## Data block
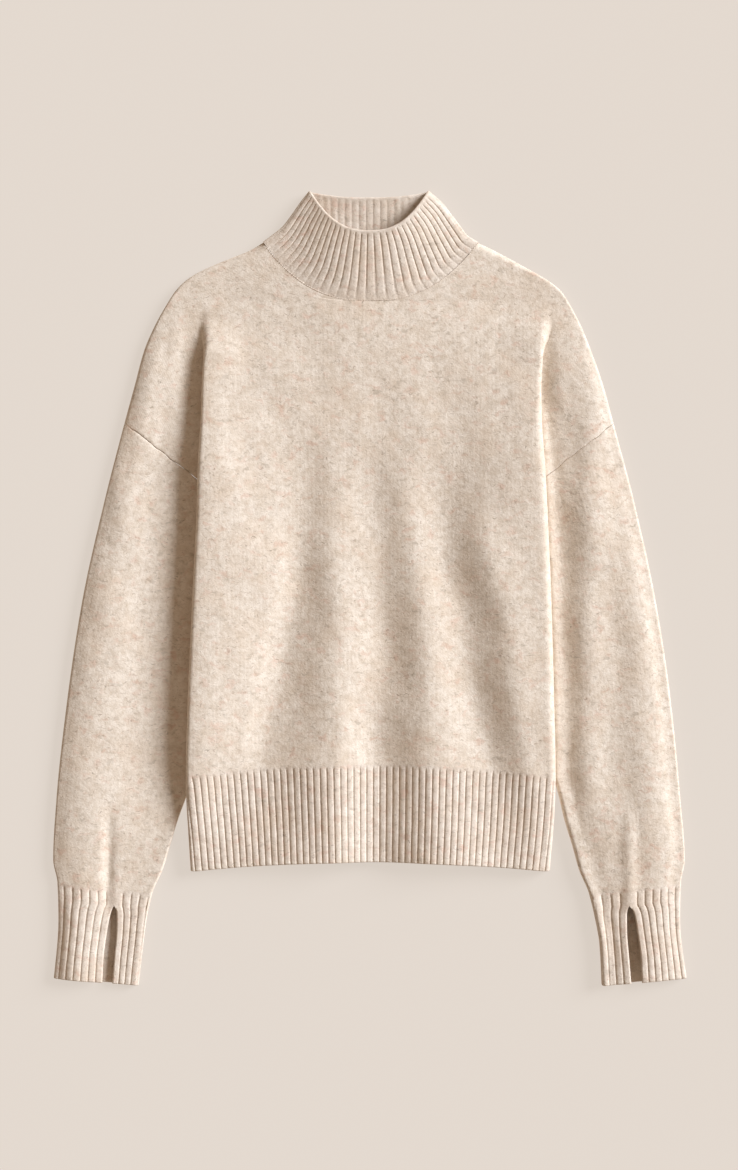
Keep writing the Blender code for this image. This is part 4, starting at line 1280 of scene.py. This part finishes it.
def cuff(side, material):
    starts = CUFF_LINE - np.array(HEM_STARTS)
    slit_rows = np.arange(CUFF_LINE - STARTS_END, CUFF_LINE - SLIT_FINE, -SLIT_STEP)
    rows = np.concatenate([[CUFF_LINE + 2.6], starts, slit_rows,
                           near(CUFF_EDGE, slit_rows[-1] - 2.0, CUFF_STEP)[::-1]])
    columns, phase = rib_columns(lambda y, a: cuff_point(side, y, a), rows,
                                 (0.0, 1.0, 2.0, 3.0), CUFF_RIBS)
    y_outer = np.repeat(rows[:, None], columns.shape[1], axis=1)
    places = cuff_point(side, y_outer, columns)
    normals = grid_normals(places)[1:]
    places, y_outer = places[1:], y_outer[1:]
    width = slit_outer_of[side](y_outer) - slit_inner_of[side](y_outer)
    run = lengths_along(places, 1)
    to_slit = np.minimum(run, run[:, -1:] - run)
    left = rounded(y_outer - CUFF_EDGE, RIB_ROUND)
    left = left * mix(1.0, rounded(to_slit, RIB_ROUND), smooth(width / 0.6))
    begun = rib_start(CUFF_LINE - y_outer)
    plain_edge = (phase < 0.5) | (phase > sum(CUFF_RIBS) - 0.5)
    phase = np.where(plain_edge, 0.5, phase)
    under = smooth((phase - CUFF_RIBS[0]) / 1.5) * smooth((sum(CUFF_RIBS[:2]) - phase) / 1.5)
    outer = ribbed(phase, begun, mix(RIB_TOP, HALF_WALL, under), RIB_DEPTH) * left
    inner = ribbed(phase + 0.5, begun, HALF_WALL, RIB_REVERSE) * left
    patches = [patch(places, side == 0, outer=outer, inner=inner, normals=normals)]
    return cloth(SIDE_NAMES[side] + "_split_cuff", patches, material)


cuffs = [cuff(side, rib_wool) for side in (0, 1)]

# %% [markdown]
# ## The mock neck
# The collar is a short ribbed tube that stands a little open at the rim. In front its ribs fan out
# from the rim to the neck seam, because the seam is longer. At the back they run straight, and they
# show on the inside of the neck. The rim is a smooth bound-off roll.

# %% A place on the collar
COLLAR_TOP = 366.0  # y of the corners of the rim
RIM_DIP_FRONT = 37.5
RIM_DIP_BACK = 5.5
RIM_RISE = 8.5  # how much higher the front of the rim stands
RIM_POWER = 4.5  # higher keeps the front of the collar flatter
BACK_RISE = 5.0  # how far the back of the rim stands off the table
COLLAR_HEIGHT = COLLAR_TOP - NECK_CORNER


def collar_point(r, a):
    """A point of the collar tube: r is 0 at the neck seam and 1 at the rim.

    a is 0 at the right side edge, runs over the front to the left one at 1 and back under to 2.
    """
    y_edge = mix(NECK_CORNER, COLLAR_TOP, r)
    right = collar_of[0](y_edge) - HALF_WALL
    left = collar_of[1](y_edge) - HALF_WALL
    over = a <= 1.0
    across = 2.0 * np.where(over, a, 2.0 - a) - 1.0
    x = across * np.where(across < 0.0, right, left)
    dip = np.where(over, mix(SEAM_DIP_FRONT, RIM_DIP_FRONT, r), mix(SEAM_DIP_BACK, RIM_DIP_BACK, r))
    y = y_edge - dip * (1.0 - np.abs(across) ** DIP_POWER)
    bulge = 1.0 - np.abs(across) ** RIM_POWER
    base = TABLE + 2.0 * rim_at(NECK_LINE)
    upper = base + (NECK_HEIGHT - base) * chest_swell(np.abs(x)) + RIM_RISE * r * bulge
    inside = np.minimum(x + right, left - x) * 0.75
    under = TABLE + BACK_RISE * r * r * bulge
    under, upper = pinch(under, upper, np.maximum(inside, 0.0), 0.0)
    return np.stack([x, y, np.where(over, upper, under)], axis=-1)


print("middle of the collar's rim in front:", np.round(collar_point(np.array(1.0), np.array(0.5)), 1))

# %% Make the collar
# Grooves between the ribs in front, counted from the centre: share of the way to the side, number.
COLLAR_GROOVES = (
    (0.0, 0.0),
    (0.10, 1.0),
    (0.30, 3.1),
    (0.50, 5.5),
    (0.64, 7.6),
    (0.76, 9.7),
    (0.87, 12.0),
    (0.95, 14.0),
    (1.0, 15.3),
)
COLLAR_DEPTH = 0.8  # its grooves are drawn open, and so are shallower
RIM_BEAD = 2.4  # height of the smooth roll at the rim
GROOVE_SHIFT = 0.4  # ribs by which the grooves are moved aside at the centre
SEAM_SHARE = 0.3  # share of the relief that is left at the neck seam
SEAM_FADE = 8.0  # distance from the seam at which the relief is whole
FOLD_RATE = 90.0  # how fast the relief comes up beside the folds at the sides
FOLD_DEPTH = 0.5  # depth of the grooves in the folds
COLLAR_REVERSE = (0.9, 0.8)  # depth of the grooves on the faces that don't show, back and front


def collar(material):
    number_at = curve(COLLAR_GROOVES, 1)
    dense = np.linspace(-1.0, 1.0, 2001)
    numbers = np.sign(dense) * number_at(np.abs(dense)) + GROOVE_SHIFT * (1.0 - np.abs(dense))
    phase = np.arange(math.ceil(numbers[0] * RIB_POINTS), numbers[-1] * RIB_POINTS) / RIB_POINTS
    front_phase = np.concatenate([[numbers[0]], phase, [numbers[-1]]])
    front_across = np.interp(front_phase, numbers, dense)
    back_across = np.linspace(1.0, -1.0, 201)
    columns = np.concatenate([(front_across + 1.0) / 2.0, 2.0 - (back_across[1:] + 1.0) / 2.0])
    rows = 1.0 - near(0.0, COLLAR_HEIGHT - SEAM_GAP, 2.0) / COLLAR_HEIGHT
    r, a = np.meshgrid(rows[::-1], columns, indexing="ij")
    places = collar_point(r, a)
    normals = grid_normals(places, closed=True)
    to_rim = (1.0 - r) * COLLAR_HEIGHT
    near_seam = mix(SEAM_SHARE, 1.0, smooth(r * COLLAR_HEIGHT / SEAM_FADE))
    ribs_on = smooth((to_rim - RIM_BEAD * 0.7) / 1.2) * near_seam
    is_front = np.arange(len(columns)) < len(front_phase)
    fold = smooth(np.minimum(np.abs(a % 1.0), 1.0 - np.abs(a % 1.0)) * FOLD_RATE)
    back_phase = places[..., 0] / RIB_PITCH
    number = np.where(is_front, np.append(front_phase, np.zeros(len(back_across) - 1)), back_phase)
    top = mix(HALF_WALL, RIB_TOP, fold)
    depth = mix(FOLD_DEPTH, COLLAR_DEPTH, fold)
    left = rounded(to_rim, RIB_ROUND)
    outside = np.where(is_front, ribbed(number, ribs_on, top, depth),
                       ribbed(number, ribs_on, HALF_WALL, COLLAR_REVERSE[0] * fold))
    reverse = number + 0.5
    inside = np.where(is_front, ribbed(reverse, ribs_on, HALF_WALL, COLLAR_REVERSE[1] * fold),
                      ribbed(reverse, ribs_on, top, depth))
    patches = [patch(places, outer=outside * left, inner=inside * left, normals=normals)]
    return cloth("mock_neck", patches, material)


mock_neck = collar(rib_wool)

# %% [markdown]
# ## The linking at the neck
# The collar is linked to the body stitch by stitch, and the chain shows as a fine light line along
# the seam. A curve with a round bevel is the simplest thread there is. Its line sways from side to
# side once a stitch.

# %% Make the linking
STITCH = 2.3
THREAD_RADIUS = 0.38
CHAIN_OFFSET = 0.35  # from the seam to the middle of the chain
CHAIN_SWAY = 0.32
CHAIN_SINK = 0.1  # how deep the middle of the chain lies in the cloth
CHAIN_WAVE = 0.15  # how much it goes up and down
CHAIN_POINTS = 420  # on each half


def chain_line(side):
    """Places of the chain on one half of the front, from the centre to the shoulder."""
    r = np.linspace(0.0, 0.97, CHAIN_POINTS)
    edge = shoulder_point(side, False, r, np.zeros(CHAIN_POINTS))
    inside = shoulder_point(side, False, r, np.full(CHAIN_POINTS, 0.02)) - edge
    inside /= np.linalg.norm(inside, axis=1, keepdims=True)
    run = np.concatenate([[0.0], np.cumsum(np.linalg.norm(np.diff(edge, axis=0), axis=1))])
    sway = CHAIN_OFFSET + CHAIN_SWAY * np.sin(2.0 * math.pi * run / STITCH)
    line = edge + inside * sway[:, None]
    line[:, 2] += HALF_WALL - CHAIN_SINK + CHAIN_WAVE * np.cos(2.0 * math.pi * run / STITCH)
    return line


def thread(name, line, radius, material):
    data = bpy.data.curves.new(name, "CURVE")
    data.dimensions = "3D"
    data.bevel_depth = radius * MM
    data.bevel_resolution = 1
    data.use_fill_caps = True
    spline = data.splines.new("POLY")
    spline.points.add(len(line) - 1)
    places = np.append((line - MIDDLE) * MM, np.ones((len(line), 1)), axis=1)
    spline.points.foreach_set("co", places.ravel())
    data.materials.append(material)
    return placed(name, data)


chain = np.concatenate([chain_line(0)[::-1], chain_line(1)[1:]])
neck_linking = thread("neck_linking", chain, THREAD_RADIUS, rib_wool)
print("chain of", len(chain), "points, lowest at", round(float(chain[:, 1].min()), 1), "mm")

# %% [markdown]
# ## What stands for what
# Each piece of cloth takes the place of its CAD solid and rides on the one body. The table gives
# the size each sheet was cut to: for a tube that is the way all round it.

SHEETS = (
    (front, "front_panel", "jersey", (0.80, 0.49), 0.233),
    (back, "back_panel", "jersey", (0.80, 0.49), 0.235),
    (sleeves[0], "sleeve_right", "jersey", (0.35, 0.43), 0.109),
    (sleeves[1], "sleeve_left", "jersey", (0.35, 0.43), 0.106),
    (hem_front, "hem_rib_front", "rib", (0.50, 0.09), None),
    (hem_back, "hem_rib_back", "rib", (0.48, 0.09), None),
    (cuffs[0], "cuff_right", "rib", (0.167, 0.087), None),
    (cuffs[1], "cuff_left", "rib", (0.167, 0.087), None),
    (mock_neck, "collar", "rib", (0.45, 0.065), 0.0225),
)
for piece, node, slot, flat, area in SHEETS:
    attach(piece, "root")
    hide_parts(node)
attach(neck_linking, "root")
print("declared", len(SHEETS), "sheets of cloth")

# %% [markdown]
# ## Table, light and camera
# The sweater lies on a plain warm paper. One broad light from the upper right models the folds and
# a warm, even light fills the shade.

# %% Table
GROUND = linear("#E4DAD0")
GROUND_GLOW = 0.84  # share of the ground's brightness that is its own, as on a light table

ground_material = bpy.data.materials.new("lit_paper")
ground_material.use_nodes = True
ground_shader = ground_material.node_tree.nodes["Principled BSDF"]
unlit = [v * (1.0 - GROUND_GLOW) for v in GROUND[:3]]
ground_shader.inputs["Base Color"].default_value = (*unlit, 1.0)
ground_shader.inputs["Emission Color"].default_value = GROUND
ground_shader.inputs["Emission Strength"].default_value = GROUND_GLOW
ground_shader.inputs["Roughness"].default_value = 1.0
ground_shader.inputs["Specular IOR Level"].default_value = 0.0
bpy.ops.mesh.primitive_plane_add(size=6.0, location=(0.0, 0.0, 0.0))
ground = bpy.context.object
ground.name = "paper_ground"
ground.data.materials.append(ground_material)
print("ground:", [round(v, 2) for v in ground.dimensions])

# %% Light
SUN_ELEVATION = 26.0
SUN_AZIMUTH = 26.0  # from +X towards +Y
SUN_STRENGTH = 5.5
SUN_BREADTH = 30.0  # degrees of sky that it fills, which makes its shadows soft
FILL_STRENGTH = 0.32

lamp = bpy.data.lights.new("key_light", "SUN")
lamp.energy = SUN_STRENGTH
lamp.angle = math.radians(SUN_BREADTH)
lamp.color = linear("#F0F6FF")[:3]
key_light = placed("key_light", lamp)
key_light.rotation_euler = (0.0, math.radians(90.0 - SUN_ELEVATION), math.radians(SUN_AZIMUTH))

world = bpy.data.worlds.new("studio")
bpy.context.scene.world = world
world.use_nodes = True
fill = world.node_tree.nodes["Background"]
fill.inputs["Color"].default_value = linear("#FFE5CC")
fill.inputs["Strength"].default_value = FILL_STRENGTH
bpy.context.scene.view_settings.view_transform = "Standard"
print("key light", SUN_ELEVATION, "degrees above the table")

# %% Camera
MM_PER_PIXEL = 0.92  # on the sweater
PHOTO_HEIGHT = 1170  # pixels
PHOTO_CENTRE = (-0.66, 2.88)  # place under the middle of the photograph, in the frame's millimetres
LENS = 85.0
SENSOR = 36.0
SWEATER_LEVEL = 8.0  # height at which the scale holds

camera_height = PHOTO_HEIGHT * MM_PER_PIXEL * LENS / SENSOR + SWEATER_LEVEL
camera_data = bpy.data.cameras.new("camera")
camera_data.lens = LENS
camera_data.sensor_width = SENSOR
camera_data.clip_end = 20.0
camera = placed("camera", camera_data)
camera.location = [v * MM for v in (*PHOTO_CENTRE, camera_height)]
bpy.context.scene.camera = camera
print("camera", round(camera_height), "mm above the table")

## Task brief
Pick out all lines containing the string "scene".

## Solution below
Keep writing the Blender code for this image. This is part 4, starting at line 1280 of scene.py. This part finishes it.
bpy.context.scene.world = world
bpy.context.scene.view_settings.view_transform = "Standard"
bpy.context.scene.camera = camera